Know Where To Find Them

With so many pigs out there, there’s no time to waste wandering around blindly. Hogs may be feral, but they’re predictable. Without sweat glands, they gravitate toward water to cool them down, even in winter. If you smell urine or feces, you’ve probably stumbled upon their mud bath. They leave behind plenty of evidence from rooting around in the dirt, too. Their tusks can turn over a lot of ground; a group of wild pigs can churn up acres in just a few hours.

Don’t Forget the Bait

The rumors are true: pigs will eat anything. If you have ripe fruit or some corn, dig a narrow, deep hole to put it in. That way, it’ll take a little time for them to dig toward their reward, and their activity could attract some more of their friends.
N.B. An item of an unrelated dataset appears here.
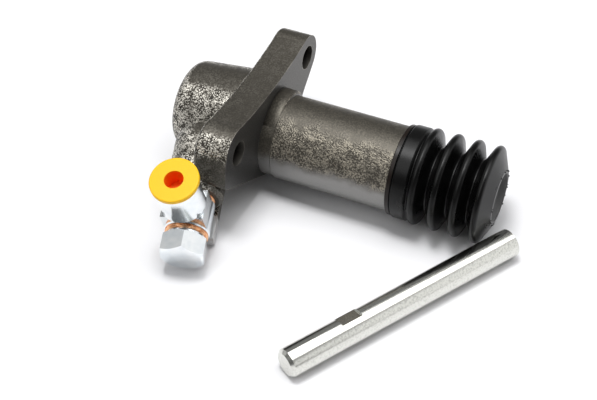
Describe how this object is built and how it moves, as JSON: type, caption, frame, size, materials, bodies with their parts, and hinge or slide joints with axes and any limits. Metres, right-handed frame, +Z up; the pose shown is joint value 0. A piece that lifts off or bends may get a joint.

Hogs respond to feeders, too. Just make sure you’re not leaving your scent anywhere nearby.

Target Them at Night

Feral hogs have become adaptively nocturnal, and with an alarm clock, you can be too. In South Carolina, you can go after them with night vision devices anytime, and if you check in with the Department of Natural Resources a few days ahead, you should be able to use artificial lights. Pigs are more active in the pursuit of food at night, and more likely to emerge from the underbrush.

Make the Shot Count

These top tactics for better hog hunting don’t mean much if you can’t bring home the bacon. Wild pigskin is extremely tough and can withstand a lot. A quick, humane shot is just behind the ear and into the brain. If you can’t manage that angle, the heart (about four inches above the elbow) or the lungs (a few inches behind the shoulder) are your next best bets. Take your time aiming, because if your bullet misses, you’ll scare off your prey—or worse, it’ll turn and charge at you.